__Given request__
Search the listing below for the string "materials" and show each line that contains it.
*** Available data ***
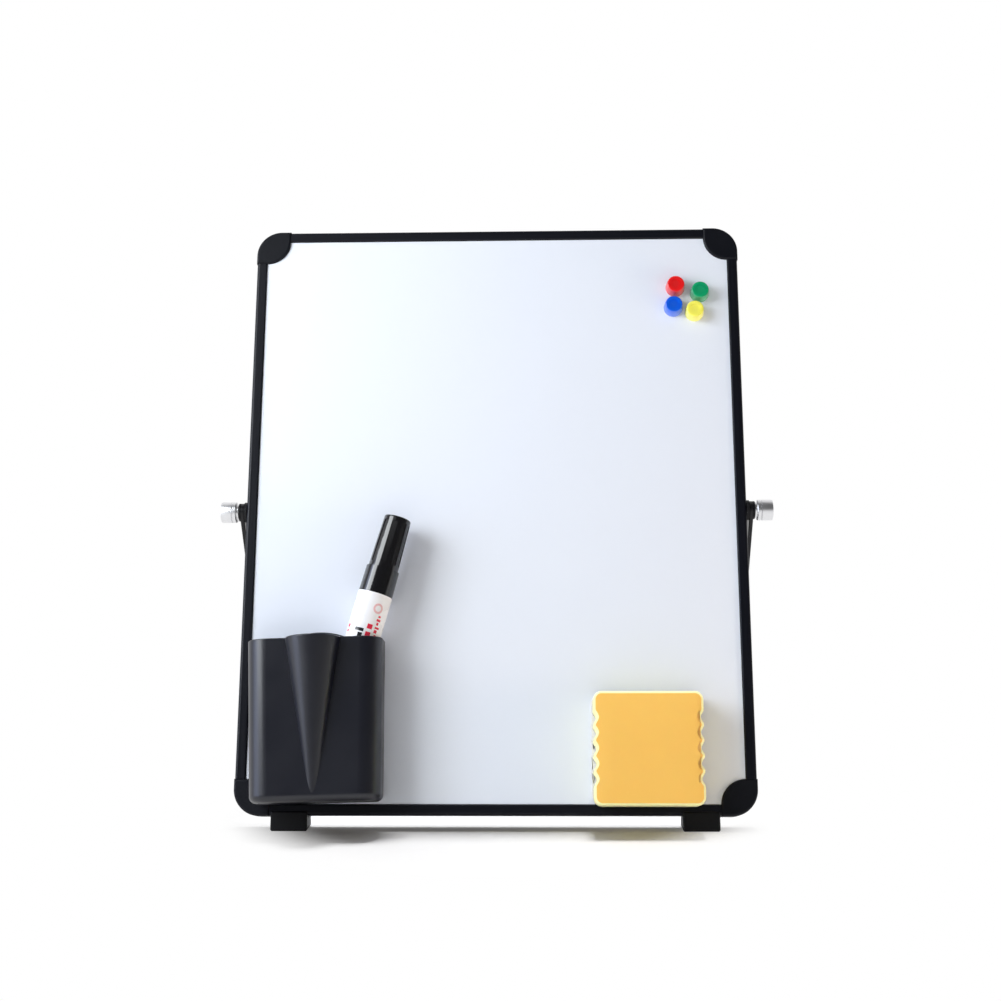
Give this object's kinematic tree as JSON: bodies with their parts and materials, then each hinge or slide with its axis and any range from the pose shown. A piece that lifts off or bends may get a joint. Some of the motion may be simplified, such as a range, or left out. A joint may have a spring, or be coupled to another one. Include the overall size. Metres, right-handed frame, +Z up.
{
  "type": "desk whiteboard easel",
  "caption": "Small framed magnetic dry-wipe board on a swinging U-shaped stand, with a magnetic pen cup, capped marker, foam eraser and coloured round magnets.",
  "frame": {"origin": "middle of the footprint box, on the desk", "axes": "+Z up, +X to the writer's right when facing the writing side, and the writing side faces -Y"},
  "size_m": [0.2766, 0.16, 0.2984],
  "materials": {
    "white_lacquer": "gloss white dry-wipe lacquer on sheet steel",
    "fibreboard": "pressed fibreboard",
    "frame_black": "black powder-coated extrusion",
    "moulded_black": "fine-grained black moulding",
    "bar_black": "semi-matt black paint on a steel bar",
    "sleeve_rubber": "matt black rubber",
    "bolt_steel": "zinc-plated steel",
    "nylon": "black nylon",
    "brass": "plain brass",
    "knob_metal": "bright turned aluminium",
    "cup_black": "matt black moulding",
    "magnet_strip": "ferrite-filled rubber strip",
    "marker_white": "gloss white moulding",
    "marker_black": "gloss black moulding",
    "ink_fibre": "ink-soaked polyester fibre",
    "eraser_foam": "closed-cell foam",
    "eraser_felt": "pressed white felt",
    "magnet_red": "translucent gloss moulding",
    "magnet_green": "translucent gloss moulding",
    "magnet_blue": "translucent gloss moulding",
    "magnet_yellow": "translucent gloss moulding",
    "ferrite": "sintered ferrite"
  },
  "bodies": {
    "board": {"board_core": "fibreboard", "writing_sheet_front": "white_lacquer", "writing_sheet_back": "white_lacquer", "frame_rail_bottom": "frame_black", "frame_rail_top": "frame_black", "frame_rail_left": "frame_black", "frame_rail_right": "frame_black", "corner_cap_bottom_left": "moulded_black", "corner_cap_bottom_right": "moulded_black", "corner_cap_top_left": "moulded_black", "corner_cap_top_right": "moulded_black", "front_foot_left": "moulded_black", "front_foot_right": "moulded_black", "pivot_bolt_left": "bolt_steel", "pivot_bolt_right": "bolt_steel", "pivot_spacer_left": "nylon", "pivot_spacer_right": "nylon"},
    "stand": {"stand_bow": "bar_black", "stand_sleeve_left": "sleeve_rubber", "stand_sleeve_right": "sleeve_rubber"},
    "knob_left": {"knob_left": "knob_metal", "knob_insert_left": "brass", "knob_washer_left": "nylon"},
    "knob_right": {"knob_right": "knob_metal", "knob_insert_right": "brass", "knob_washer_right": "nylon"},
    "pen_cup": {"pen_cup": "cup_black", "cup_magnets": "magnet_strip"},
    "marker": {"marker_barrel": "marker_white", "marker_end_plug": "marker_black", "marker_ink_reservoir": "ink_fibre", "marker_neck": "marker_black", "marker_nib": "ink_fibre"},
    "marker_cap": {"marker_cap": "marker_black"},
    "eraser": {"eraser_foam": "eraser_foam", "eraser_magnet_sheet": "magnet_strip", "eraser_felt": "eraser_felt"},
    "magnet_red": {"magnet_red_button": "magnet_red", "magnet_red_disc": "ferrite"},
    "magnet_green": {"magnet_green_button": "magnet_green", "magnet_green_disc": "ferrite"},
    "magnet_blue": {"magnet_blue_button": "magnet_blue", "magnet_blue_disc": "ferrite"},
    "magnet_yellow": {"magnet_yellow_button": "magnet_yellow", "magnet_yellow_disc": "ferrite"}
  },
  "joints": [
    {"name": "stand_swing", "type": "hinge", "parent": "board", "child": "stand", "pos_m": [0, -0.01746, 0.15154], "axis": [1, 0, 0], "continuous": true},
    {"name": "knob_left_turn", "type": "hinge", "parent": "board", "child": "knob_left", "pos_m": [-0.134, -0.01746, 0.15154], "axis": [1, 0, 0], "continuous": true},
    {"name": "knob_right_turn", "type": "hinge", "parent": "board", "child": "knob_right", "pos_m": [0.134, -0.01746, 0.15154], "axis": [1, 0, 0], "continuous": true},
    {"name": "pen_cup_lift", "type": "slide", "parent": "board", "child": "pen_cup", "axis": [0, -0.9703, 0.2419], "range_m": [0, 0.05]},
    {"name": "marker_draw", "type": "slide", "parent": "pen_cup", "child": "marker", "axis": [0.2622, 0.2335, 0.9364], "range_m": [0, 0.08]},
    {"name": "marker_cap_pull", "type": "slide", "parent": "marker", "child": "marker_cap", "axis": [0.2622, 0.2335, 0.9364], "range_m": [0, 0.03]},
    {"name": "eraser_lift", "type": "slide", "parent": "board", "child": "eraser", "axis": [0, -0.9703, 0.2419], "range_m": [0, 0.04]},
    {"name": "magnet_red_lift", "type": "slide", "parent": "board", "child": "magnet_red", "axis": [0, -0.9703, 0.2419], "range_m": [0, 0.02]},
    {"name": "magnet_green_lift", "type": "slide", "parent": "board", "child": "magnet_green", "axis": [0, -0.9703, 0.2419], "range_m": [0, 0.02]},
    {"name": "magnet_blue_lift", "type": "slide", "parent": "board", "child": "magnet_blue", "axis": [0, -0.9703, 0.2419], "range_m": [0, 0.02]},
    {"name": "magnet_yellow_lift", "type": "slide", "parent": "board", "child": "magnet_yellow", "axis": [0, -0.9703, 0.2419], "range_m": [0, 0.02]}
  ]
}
***
__Result of this task__
Give this object's kinematic tree as JSON: bodies with their parts and materials, then each hinge or slide with its axis and any range from the pose shown. A piece that lifts off or bends may get a joint. Some of the motion may be simplified, such as a range, or left out. A joint may have a spring, or be coupled to another one. Include the overall size. Metres, right-handed frame, +Z up.
  "materials": {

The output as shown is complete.